Now, we use the linear algebra property:
$$
A^{-1} = [A^T A]^{-1} A^T
$$
The proof is straightforward (multiplying left and right by $A$ yields $[A^T A]^{-1} [A^T A] = I$).

Choosing $A = uu^T$ and replacing in the previous formulation, we get:

$$
[uu^T]^{-1} = [[uu^T]^T[uu^T]]^{-1} uu^T
$$

Since $uu^T$ is symmetric, $[uu^T]^T = uu^T$, therefore:

$$
[uu^T]^{-1} = [[uu^T]^2]^{-1} uu^T
$$

We inject this formulation into the previous step:

$$
\begin{align*}
u^T K u &= [u^T K_1 u] u^T [[uu^T]^2]^{-1} u[u^T K_2 u]\\
\end{align*}
$$

Let $C = [[uu^T]^2]^{-1}$. To complete the proof, we need to show that $C \geq 0$.

We know that by construction, $uu^T$ is symetric. Therefore $uu^T$ is diagonalizable in an orthogonal basis:

$$
A = uu^T = Q \Lambda Q^{-1}.
$$

Squaring this result yields:

$$
A^2 = [uu^T]^2 = Q \Lambda ^2 Q^{-1}.
$$

The diagonal elements of $\Lambda^2$ are the eigenvalues of $[uu^T]^2$. The eigenvalues are all positive, hence $[uu^T]^2$ is semi defininte positive.

Finally, because $[uu^T]^2$ is semi definite positive, $C=[[uu^T]^2]^{-1}$ is also semi definite positive.

We therefore have:

$$
\begin{align*}
u^T K u &= [u^T K_1 u] [u^T C u][u^T K_2 u] \geq 0\\
\end{align*}
$$

This concludes the proof that $K$ is indeed a Mercer kernel, since all the elements of this product are positive.

### Question 4.f)

$K$ is not a Mercer kernel. A counter example would be $f: y \mapsto sign(y)$, and choosing $(x,z) = (-1,1)$.

### Question 4.g)

It is straightforward to prove $K$ is a Mercer kernel, since $K_3$ is a Mercer kernel. This is independant of the chosen map $\phi$.

### Question 4.f)

We need to prove that $\forall a_q \geq 0$, $\forall N$:

$$\sum_{q=0}^N a_q K_1 ^q$$

is also a Mercer kernel.

Let's start by showing that $\forall q, K_1^q$ is a Mercer kernel.
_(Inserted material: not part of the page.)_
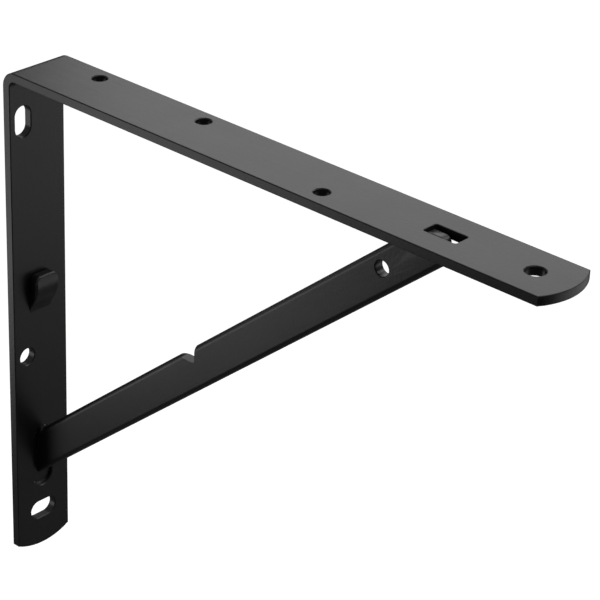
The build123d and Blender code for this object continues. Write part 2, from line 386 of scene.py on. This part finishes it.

We can do this by induction:

**$k=0$:** the result is immediate, since $u^T K_1^0 u = u^T u = ||u||^2 \geq 0$

**$k \implies k+1$:** this result is proved in question 4.e)

Furthermore, $\forall q, a_q \geq 0$ so according to 4.c), $a_q K_1^q$ is also a Mercer kernel.

Finally, according to 4.a), the sum of two Mercer kernels is also a Mercer kernel. This concludes the proof that $K$ is a Mercer kernel.